Hoy nos quejamos mucho de que una parte de nuestra juventud ha perdido los valores tradicionales y el respeto por las cosas y personas, y es verdad. Los que hemos estado dando clase, en estos últimos años, hemos padecido en las aulas comportamientos que hace años jamás hubiéramos sospechado que podrían darse, siendo ésta una de las razones por las que el profesorado acelera la hora de su jubilación. Pero no me voy hoy a referir a los colegios ni a los maestros y profesores, sino a los padres. En la educación en casa, hemos roto muchas normas que ponían en práctica nuestros padres, quizá no todas perfectas como obras humanas que son, pero que daban resultado. ¿Por qué normas las hemos sustituido hoy?.....
El padre no es un amigo ni un colega del hijo, es una persona madura y formada, cuyos criterios y valores deben ser superiores, por lógica, a los del niño, y entre padre e hijo no se pueden intercambiar criterios y valores, de igual a igual, como si fueran los cromos que los colegas se cambian entre si. El niño no puede llegar a la conclusión de que lo que dice él tiene el mismo valor que lo que dice su padre o madre y por tanto puede hacerle caso o no.
Hay una forma bastante generalizada de educar, consistente en que el niño hace una cosa
a cambio de un regalo. Si haces esto, yo te doy..... de esta forma desvirtuamos el auténtico valor de la norma y enseñamos al niño a no apreciarla, creciendo en un desprecio de la misma.

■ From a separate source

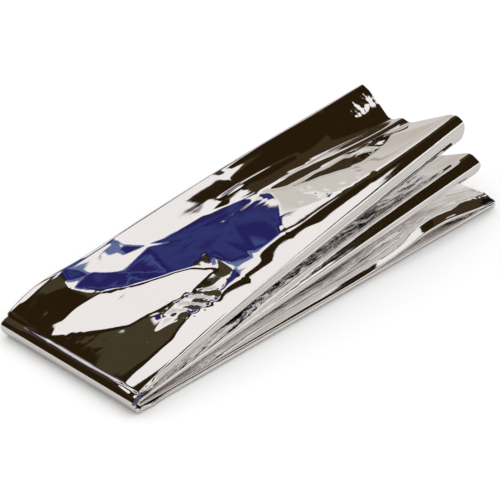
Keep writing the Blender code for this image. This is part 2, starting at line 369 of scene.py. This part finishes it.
def facet_rise(x, y):
    """The height that the facets add to the panel over each point of the plan."""
    corners = [Vector((knuckle.x, knuckle.y)) for knuckle in KNUCKLES]
    creases = [(index, index + 1) for index in range(len(KNUCKLES) - 1)
               if KNUCKLES[index].chain == KNUCKLES[index + 1].chain]
    placed, _, faces, sources, _, _ = delaunay_2d_cdt(corners, creases, [], 0, MERGED_BELOW)
    rises = [np.mean([KNUCKLES[source].rise for source in group]) for group in sources]
    rise = np.zeros(x.shape)
    for a, b, c in faces:
        (ax, ay), (bx, by), (cx, cy) = placed[a], placed[b], placed[c]
        area = (bx - ax) * (cy - ay) - (cx - ax) * (by - ay)
        to_b = ((x - ax) * (cy - ay) - (cx - ax) * (y - ay)) / area
        to_c = ((bx - ax) * (y - ay) - (x - ax) * (by - ay)) / area
        inside = (to_b >= 0) & (to_c >= 0) & (to_b + to_c <= 1)
        height = rises[a] + to_b * (rises[b] - rises[a]) + to_c * (rises[c] - rises[a])
        rise = np.where(inside, height, rise)
    return rise


def softened(field, passes):
    """The field with its creases rounded off, more with each pass."""
    for _ in range(passes):
        field[1:-1] = (field[:-2] + 2 * field[1:-1] + field[2:]) / 4
        field[:, 1:-1] = (field[:, :-2] + 2 * field[:, 1:-1] + field[:, 2:]) / 4
    return field


# The long ridges
# Where the film was drawn tight while it was folded, it keeps low soft ridges, each straight from end to end.
# Their slopes reach a little way to the back and to the front, and they fade out at both ends.
Ripple = namedtuple("Ripple", "name x0 y0 x1 y1 rise back front")
PANEL_RIPPLES = (
    Ripple("near_bead", 3.8, 46, 3.8, -54, 0.62, 4, 2.5),
    Ripple("near_bead", 3.8, 44, 3.8, 20, 0.22, 4, 2.5),
    Ripple("near_shoulder", -20, -41, 115, -42, 0.85, 25, 14),
    Ripple("shoulder_swell", 45, -29, 108, -28, 0.5, 25, 11),
    Ripple("light_facet", 108, -16, 165, -26, 0.3, 25, 18),
    Ripple("shoulder_swell", 135, -29, 250, -28, 0.6, 40, 11),
    Ripple("white_line", 168, 35.5, 245, 34.5, 0.4, 2, 3),
    Ripple("ridge_line", 192, 56, 290, 54.5, 0.7, 2, 5),
    Ripple("patch_fold", 72, -42, 63, -22, 0.55, 2.5, 7),
    Ripple("patch_fold", 80, -43, 71, -21, 0.6, 2.5, 7),
    Ripple("patch_fold", 88, -43, 80, -20, 0.6, 2.5, 7),
    Ripple("patch_fold", 95, -38, 90, -20, 0.5, 2.5, 6),
    Ripple("blue_streak", 103, 37, 127, 20, 0.1, 3, 2),
    Ripple("blue_streak", 135, 21, 163, 8, 0.12, 3, 2.5),
    Ripple("blue_streak", 100, 14.5, 134, 13, 0.08, 2, 2),
    Ripple("blue_streak", 128, 26, 168, 18, 0.12, 3, 2.5),
    Ripple("blue_streak", 150, 14, 182, 17, 0.1, 2, 2),
)
LEAF_RIPPLES = (
    Ripple("front_roll", 55, -52, 272, -51, 1.5, 15, 8),
    Ripple("front_roll", 256, -51, 353, -50, 2.6, 15, 8.5),
    Ripple("long_fold", 120, -44, 300, -38, 0.4, 6, 5),
    Ripple("short_fold", 215, -38, 340, -24, 0.4, 5, 5),
)


def ripple_rise(x, y, ripples):
    """The height that the ridges add over each point of the plan."""
    rise = np.zeros(x.shape)
    for ripple in ripples:
        length = math.hypot(ripple.x1 - ripple.x0, ripple.y1 - ripple.y0)
        ahead = ((ripple.x1 - ripple.x0) / length, (ripple.y1 - ripple.y0) / length)
        share = ((x - ripple.x0) * ahead[0] + (y - ripple.y0) * ahead[1]) / length
        aside = (y - ripple.y0) * ahead[0] - (x - ripple.x0) * ahead[1]
        reach = np.where(aside > 0, ripple.back, ripple.front)
        swell = (1 + np.cos(np.pi * np.clip(aside / reach, -1, 1))) / 2
        taper = np.sqrt(np.clip(4 * share * (1 - share), 0, 1))
        rise += ripple.rise * swell * taper
    return rise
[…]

Tenemos que saber trasmitir a los niños que esas acciones, que les exigimos, tienen valor por sí mismas y que debe sentirse contento cuando las practica. Da la impresión que las normas educativas y los valores que hemos de inculcar en nuestros hijos son medicinas amargas que hay que tragarlas valiéndonos del azúcar del regalo. Una buena educación tiene una entidad y un valor excelso por sí mismos, sin que tengamos que aliñarlos con sucedáneos intrascendentes.